Servants are menial or domestic; apprentices are usually bound for years; laborers are hired by the day or week, and are not part of the family; and stewards, factors, or bailiffs, the law considers as servants pro tempore.

The master has a property in the service of his servant,

and must be answerable for such acts as the servant does by his express or implied command or assent.

Marriage the law regards in no other light than as a civil contract, and holds it good where the parties were able, willing, and did actually contract in the proper forms and solemnities required by law.

Disabilities to marriage are canonical or civil.

Canonical disabilities are: pre-contract; consanguinity, or blood relationship; affinity, or relationship by marriage; and some corporeal infirmities. They are sufficient by the ecclesiastical law, to avoid the marriage in a spiritual court, but in our law they only make it voidable, and not ipso facto void until sentence of nullity be obtained.

The civil disabilities are: a prior marriage, want of age, non-consent of parents or guardians where requisite, and want of reason. They render the marriage void ab initio, and

not merely voidable.

Marriage is dissolved by death or divorce. Divorce is of two kinds: a vinculo matrimonii, or from the bond of matrimony, which is total; and a mensa et thoro, or from bed or board, which is partial only.

Children are of two sorts: legitimate and spurious, or bastards.

The duties of parents to their children are: maintenance, protection, and education.

Legitimate children are those born in lawful wedlock, or within a competent time thereafter.

Bastards are those born out of lawful matrimony.

The main end and design of marriage is to ascertain and fix upon some certain person to whom the care, protection, maintenance and education of children should belong.

Guardian and ward, a temporary relation between persons which the law hath provided, is a kind of artificial parentage, to supply the deficiency when it happens of the natural.

We have guardians by nature, or the parents; guardians for nurture; guardians in socage, or by the common law, which last

two are only until the infant attains the age of fourteen; and guardians by statute, assigned by the father's will.

Full age in an infant, male or female, is twenty-one, which age is completed on the day preceding the anniversary of a person's birth.

An infant may be sued only under the protection and joining the name of his guardian, and an infant may sue either by his guardian, or prochein amy or next friend, who is not his guardian, but any person who will undertake the infant's

case.

An infant, in respect to his tender years, has various privileges and various disabilities in law, chiefly with regard to suits, crimes, estates and contracts.

An infant in ventre sa mere is considered in law, for many purposes, as born. It is capable of having a legacy, or a surrender of a copyhold estate, made to it; it may have a guardian assigned to it, and it is enabled to have an estate limited to its use, and to take afterward, by such limitation, as if it were then actually born.

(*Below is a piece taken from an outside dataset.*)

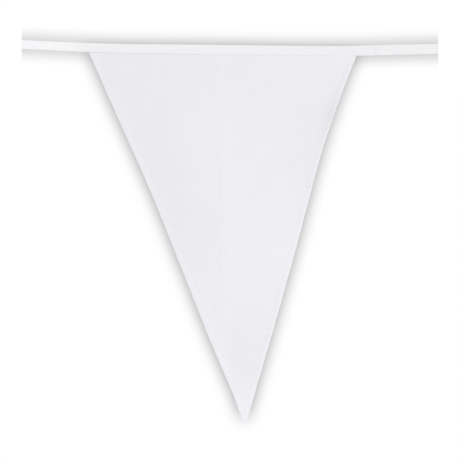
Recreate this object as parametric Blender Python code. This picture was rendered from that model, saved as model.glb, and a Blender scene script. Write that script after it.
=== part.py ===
"""A cloth pennant hanging from a folded tape. Metres, +Z up.

The origin is the middle of the tape's top edge. X runs along the tape, the pennant's face looks
towards -Y, and its tip hangs towards -Z.
"""

import math
from collections import namedtuple

import bmesh
import bpy

# Layers and the gaps between them
CLOTH_THICK = 0.0010
HEM_THICK = 0.0008
TAPE_THICK = 0.0010
PIECE_GAP = 0.0003
LAYER_GAP = 0.0004

# The tape, seen from the front: a row for each bend of its line
# along: place on X; top: height of the folded top edge; tall: from there to the lower edges
TapeRow = namedtuple("TapeRow", "along top tall")
TAPE_LINE = (
    TapeRow(-0.1668, 0.0040, 0.0071),
    TapeRow(-0.1468, 0.0029, 0.0069),
    TapeRow(-0.1150, 0.0016, 0.0071),
    TapeRow(-0.0800, 0.0008, 0.0073),
    TapeRow(-0.0400, 0.0004, 0.0075),
    TapeRow(0.0000, 0.0000, 0.0077),
    TapeRow(0.0450, -0.0005, 0.0078),
    TapeRow(0.0900, -0.0008, 0.0079),
    TapeRow(0.1120, -0.0003, 0.0080),
    TapeRow(0.1350, 0.0003, 0.0080),
    TapeRow(0.1668, 0.0008, 0.0078),
)
TAPE_STATION = 0.0050
TAPE_OPEN_PAST_CORNER = 0.0050
TAPE_CLOSING_RUN = 0.0080
OUTER_BEND_STEPS = 8
INNER_BEND_STEPS = 6

# The pennant's slanted sides: a row for each change of their line
# down: distance below the origin; left, right: the two edges' places on X
# middle: the lengthwise crease, and below its end the middle of what is left of the cloth
SideRow = namedtuple("SideRow", "down left middle right")
PENNANT_SIDES = (
    SideRow(0.0010, -0.1150, -0.0062, 0.1045),
    SideRow(0.0092, -0.1114, -0.0062, 0.1009),
    SideRow(0.0476, -0.0945, -0.0062, 0.0860),
    SideRow(0.0860, -0.0773, -0.0062, 0.0733),
    SideRow(0.1244, -0.0605, -0.0062, 0.0629),
    SideRow(0.1628, -0.0451, -0.0062, 0.0528),
    SideRow(0.2012, -0.0298, -0.0050, 0.0421),
    SideRow(0.2396, -0.0145, 0.0060, 0.0311),
    SideRow(0.2780, 0.0019, 0.0110, 0.0200),
    SideRow(0.2972, 0.0090, 0.0117, 0.0144),
    SideRow(0.3004, 0.0102, 0.0118, 0.0134),
)
PENNANT_DOWN = 0.3004
HEM_WIDE = 0.0064
HEM_STEP = 0.0008
HEM_START = 0.0005
HEM_FADE = 0.0030
TOP_EDGE_BELOW_BEND = 0.0002

# The pennant's soft folds: a row for each
# from_x, from_down, to_x, to_down: the ends of its crest; wide: from the crest to its foot
# forward: how far the crest stands towards the viewer, or back where it is negative
Fold = namedtuple("Fold", "name from_x from_down to_x to_down wide forward")
PENNANT_FOLDS = (
    Fold("middle swell", 0.000, 0.110, 0.008, 0.215, 0.042, 0.0017),
    Fold("upper hollow", 0.010, 0.040, 0.006, 0.090, 0.040, -0.0016),
    Fold("upper left swell", -0.060, 0.030, -0.040, 0.080, 0.032, 0.0012),
    Fold("upper right hollow", 0.050, 0.030, 0.045, 0.080, 0.030, -0.0010),
    Fold("lengthwise crease", -0.0062, 0.020, -0.0062, 0.215, 0.009, 0.0003),
    Fold("left edge hollow", -0.088, 0.030, -0.060, 0.120, 0.030, -0.0010),
    Fold("left swell", -0.030, 0.120, -0.018, 0.170, 0.020, 0.0007),
    Fold("left edge roll", -0.050, 0.160, -0.020, 0.230, 0.018, 0.0004),
    Fold("right edge roll", 0.086, 0.080, 0.074, 0.104, 0.016, 0.0009),
    Fold("right corner roll", 0.103, 0.024, 0.092, 0.056, 0.014, 0.0065),
    Fold("right edge pinch", 0.048, 0.200, 0.040, 0.230, 0.014, 0.0008),
    Fold("cross crease", -0.020, 0.2155, 0.036, 0.2155, 0.009, 0.0003),
    Fold("low right roll", 0.034, 0.225, 0.020, 0.275, 0.022, 0.0014),
    Fold("low left hollow", -0.012, 0.235, 0.004, 0.275, 0.018, -0.0008),
    Fold("low hollow", 0.008, 0.262, 0.014, 0.268, 0.020, -0.0007),
)
FOLD_START = 0.0010
FOLD_FADE = 0.0800

# The grid of the pennant's two faces
COLUMNS_EACH_SIDE = 14
ROWS_IN_TAPE = 3
ROWS_BELOW_TAPE = 60
WIDEST_HEM_SHARE = 0.45
TAPE_LINE_FADE = 8
PLACE_ROUNDS = 4

SMOOTH_ANGLE = math.radians(40)
CLOTH_COLOUR = (0.840, 0.832, 0.872, 1.0)
TAPE_COLOUR = (0.885, 0.885, 0.905, 1.0)
CLOTH_ROUGHNESS = 0.85
TAPE_ROUGHNESS = 0.75


def clear_scene():
    for old in list(bpy.data.objects):
        bpy.data.objects.remove(old)


def smooth_step(value, start, end):
    """0 before start, 1 after end, and a soft rise between them."""
    share = min(1.0, max(0.0, (value - start) / (end - start)))
    return share * share * (3 - 2 * share)


def read_line(rows, place, column, at):
    """The value of a table's column at a place between its rows, on a smooth curve through all of them."""
    places = [getattr(row, place) for row in rows]
    values = [getattr(row, column) for row in rows]
    last = len(rows) - 1

    def slope(i):
        before, after = max(i - 1, 0), min(i + 1, last)
        return (values[after] - values[before]) / (places[after] - places[before])

    i = 0
    while i < last - 1 and at > places[i + 1]:
        i += 1
    span = places[i + 1] - places[i]
    t = min(1.0, max(0.0, (at - places[i]) / span))
    rise = values[i + 1] - values[i]
    start_bend = slope(i) * span - rise
    end_bend = rise - slope(i + 1) * span
    return values[i] + rise * t + t * (1 - t) * (start_bend * (1 - t) + end_bend * t)


def tape_top(x):
    return read_line(TAPE_LINE, "along", "top", x)


def tape_low(x):
    return tape_top(x) - read_line(TAPE_LINE, "along", "tall", x)


def side(name, z):
    return read_line(PENNANT_SIDES, "down", name, -z)


def fold_forward(fold, x, z):
    """How far one fold stands forward at a place: full along its line, fading past its ends and feet."""
    run_x = fold.to_x - fold.from_x
    run_z = fold.from_down - fold.to_down
    length = math.hypot(run_x, run_z)
    off_x = x - fold.from_x
    off_z = z + fold.from_down
    along = (off_x * run_x + off_z * run_z) / length
    across = (off_x * run_z - off_z * run_x) / length
    past = max(0.0, -along, along - length)
    return fold.forward * math.exp(-(across ** 2 + past ** 2) / fold.wide ** 2)


def cloth_back(x, z):
    """The pennant's middle surface: its place on Y, 0 where the tape holds it."""
    below = tape_low(x) - z
    hold = smooth_step(below, FOLD_START, FOLD_FADE)
    return -hold * sum(fold_forward(fold, x, z) for fold in PENNANT_FOLDS)


def hem_relief(x, z):
    """The hems' extra thickness on the back: both together where they cross at the tip."""
    below = tape_low(x) - z
    free = smooth_step(below, HEM_START, HEM_FADE)
    bands = sum(
        1 - smooth_step(inside, HEM_WIDE - HEM_STEP, HEM_WIDE)
        for inside in (x - side("left", z), side("right", z) - x)
    )
    return HEM_THICK * free * bands


def make_material(name, colour, roughness):
    material = bpy.data.materials.new(name)
    material.use_nodes = True
    shader = material.node_tree.nodes["Principled BSDF"]
    shader.inputs["Base Color"].default_value = colour
    shader.inputs["Roughness"].default_value = roughness
    shader.inputs["Metallic"].default_value = 0.0
    return material


def finish_object(name, build, material):
    """Turns a closed bmesh into a named object with its faces outwards."""
    bmesh.ops.recalc_face_normals(build, faces=build.faces)
    mesh = bpy.data.meshes.new(name)
    build.to_mesh(mesh)
    build.free()
    mesh.shade_smooth()
    mesh.set_sharp_from_angle(angle=SMOOTH_ANGLE)
    mesh.materials.append(material)
    item = bpy.data.objects.new(name, mesh)
    bpy.context.scene.collection.objects.link(item)
    return item


def pennant_rows():
    """Shares of the way down: a few rows inside the tape, then even rows to the tip."""
    drop_in_tape = -tape_low(0.0) / PENNANT_DOWN
    inside = [drop_in_tape * i / ROWS_IN_TAPE for i in range(ROWS_IN_TAPE)]
    below = [
        drop_in_tape + (1 - drop_in_tape) * i / ROWS_BELOW_TAPE
        for i in range(ROWS_BELOW_TAPE + 1)
    ]
    return inside + below


def pennant_columns(z):
    """Places on X across one row: both edges of each hem's step, and even columns up to the middle line."""
    left, middle, right = (side(name, z) for name in ("left", "middle", "right"))
    hem = min(HEM_WIDE, WIDEST_HEM_SHARE * (right - left))
    step = HEM_STEP * hem / HEM_WIDE
    shares = [i / COLUMNS_EACH_SIDE for i in range(COLUMNS_EACH_SIDE)]
    from_left = [left + hem + (middle - left - hem) * share for share in shares]
    from_right = [right - hem + (middle - right + hem) * share for share in reversed(shares)]
    return [left, left + hem - step, *from_left, middle, *from_right, right - hem + step, right]


def pennant_point(row_share, column):
    """A grid point on X and Z. The top rows follow the tape's line, and the lower ones are level."""
    bend_height = TAPE_THICK + CLOTH_THICK / 2 + PIECE_GAP + TOP_EDGE_BELOW_BEND
    level = -bend_height - row_share * (PENNANT_DOWN - bend_height)
    x, z = 0.0, level
    for _ in range(PLACE_ROUNDS):
        x = pennant_columns(z)[column]
        z = level + tape_top(x) * (1 - row_share) ** TAPE_LINE_FADE
    return x, z


def make_pennant():
    build = bmesh.new()
    column_count = len(pennant_columns(0.0))
    front, back = [], []
    for share in pennant_rows():
        points = [pennant_point(share, column) for column in range(column_count)]
        front.append([
            build.verts.new((x, cloth_back(x, z) - CLOTH_THICK / 2, z)) for x, z in points
        ])
        back.append([
            build.verts.new((x, cloth_back(x, z) + CLOTH_THICK / 2 + hem_relief(x, z), z))
            for x, z in points
        ])
    for grid in (front, back):
        for upper, lower in zip(grid, grid[1:]):
            for i in range(column_count - 1):
                build.faces.new((upper[i], upper[i + 1], lower[i + 1], lower[i]))
    rims = (
        (front[0], back[0]),
        (front[-1], back[-1]),
        ([row[0] for row in front], [row[0] for row in back]),
        ([row[-1] for row in front], [row[-1] for row in back]),
    )
    for near, far in rims:
        for i in range(len(near) - 1):
            build.faces.new((near[i], near[i + 1], far[i + 1], far[i]))
    material = make_material("pennant_cloth", CLOTH_COLOUR, CLOTH_ROUGHNESS)
    return finish_object("pennant", build, material)


def tape_half_gap(x):
    """Half the space between the tape's layers: wide over the pennant, closed where the tape runs free."""
    over_cloth = CLOTH_THICK / 2 + PIECE_GAP
    free = LAYER_GAP / 2
    left = PENNANT_SIDES[0].left - TAPE_OPEN_PAST_CORNER
    right = PENNANT_SIDES[0].right + TAPE_OPEN_PAST_CORNER
    outside = max(left - x, x - right)
    return over_cloth + (free - over_cloth) * smooth_step(outside, 0.0, TAPE_CLOSING_RUN)


def tape_section(x):
    """The folded tape's section, a ring of points on Y and Z: over its outside, and back over its inside."""
    top, low = tape_top(x), tape_low(x)
    inner = tape_half_gap(x)
    outer = inner + TAPE_THICK
    bend = top - outer
    ring = [(-outer, low)]
    for i in range(OUTER_BEND_STEPS + 1):
        turn = math.pi * i / OUTER_BEND_STEPS
        ring.append((-outer * math.cos(turn), bend + outer * math.sin(turn)))
    ring += [(outer, low), (inner, low)]
    for i in range(INNER_BEND_STEPS + 1):
        turn = math.pi * i / INNER_BEND_STEPS
        ring.append((inner * math.cos(turn), bend + inner * math.sin(turn)))
    ring.append((-inner, low))
    return ring


def make_tape():
    build = bmesh.new()
    start, end = TAPE_LINE[0].along, TAPE_LINE[-1].along
    count = round((end - start) / TAPE_STATION)
    rings = []
    for i in range(count + 1):
        x = start + (end - start) * i / count
        rings.append([build.verts.new((x, y, z)) for y, z in tape_section(x)])
    size = len(rings[0])
    for near, far in zip(rings, rings[1:]):
        for i in range(size):
            j = (i + 1) % size
            build.faces.new((near[i], near[j], far[j], far[i]))
    build.faces.new(rings[0])
    build.faces.new(rings[-1])
    material = make_material("tape_cloth", TAPE_COLOUR, TAPE_ROUGHNESS)
    return finish_object("tape", build, material)


def main():
    clear_scene()
    make_tape()
    make_pennant()


main()
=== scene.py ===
"""Looks of a cloth pennant that hangs from a folded tape. Metres, +Z up.

X runs along the tape, the pennant's face looks towards -Y, and its tip hangs towards -Z.
The tables and fold functions are the ones of the solids, so every piece lies where its solid does.
"""

import math
from collections import namedtuple

import bmesh
import bpy
import numpy as np
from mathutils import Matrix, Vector


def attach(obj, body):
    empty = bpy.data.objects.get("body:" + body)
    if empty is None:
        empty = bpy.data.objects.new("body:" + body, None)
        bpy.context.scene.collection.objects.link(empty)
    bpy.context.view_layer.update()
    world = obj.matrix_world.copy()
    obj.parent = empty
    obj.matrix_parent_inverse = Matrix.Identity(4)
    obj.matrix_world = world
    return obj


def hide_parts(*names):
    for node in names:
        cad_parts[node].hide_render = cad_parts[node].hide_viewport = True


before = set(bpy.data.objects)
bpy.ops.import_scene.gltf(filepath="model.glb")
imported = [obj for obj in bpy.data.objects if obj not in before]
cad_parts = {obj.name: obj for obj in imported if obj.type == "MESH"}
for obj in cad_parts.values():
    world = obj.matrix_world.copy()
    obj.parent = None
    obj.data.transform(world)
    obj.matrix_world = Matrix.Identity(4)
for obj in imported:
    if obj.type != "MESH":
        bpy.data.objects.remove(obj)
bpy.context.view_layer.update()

MM = 0.001

# The tape, seen from the front: a row for each bend of its line
# along: place on X; top: height of the folded top edge; tall: from there to the lower edges
TapeRow = namedtuple("TapeRow", "along top tall")
TAPE_LINE = (
    TapeRow(-0.1668, 0.0040, 0.0071),
    TapeRow(-0.1468, 0.0029, 0.0069),
    TapeRow(-0.1150, 0.0016, 0.0071),
    TapeRow(-0.0800, 0.0008, 0.0073),
    TapeRow(-0.0400, 0.0004, 0.0075),
    TapeRow(0.0000, 0.0000, 0.0077),
    TapeRow(0.0450, -0.0005, 0.0078),
    TapeRow(0.0900, -0.0008, 0.0079),
    TapeRow(0.1120, -0.0003, 0.0080),
    TapeRow(0.1350, 0.0003, 0.0080),
    TapeRow(0.1668, 0.0008, 0.0078),
)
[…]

CORPORATIONS, bodies politic or corporate, or artificial persons established for preserving in perpetual succession certain rights which, being conferred on natural persons only, would fail in process of time.

Their primary division is into aggregate, consisting of many members; and sole, consisting of but one, as a king, bishop, or parson.

Corporations, sole or aggregate, are either ecclesiastical or spiritual, erected to perpetuate the rights of the church; or lay, as college, etc.

LAY CORPORATIONS are civil, erected for many temporal purposes, or eleemosynary, erected to perpetuate the charities of the founder.

Corporations are created generally by act of parliament; by royal charter; and by prescription, of which the city of London is an instance- it has existed so long.

The powers incident to corporations are: to maintain perpetual succession; to act in their corporate capacity like

an individual; to purchase and hold lands; to have a common seal by which the corporation acts and speaks only; and to make by-laws or private statutes for its own government and regulation.

A corporation's privileges and disabilities are: it must always appear by attorney, being, as Coke says, "invisible;" it cannot maintain or be made defendant in a battery or like personal actions, nor commit crime in its corporate capacity, for it is not liable to corporeal penalties; it cannot be an executor, or perform any personal duties, for it cannot take the oath of due performance; it cannot be seized of lands to the use of another, for such kind of confidence is foreign to the end of its institution; it cannot be committed to prison, outlawed or excommunicated.

Corporations, as they cannot be arrested, are made to appear by distress on their lands and goods.

The duty of corporations is to answer the ends of their institution which may be enforced by visitations.

A corporation may be dissolved by act of parliament, by natural death of all its members, by surrender of its franchises, and by forfeiture of its charter-through negligence or abuse of its franchises.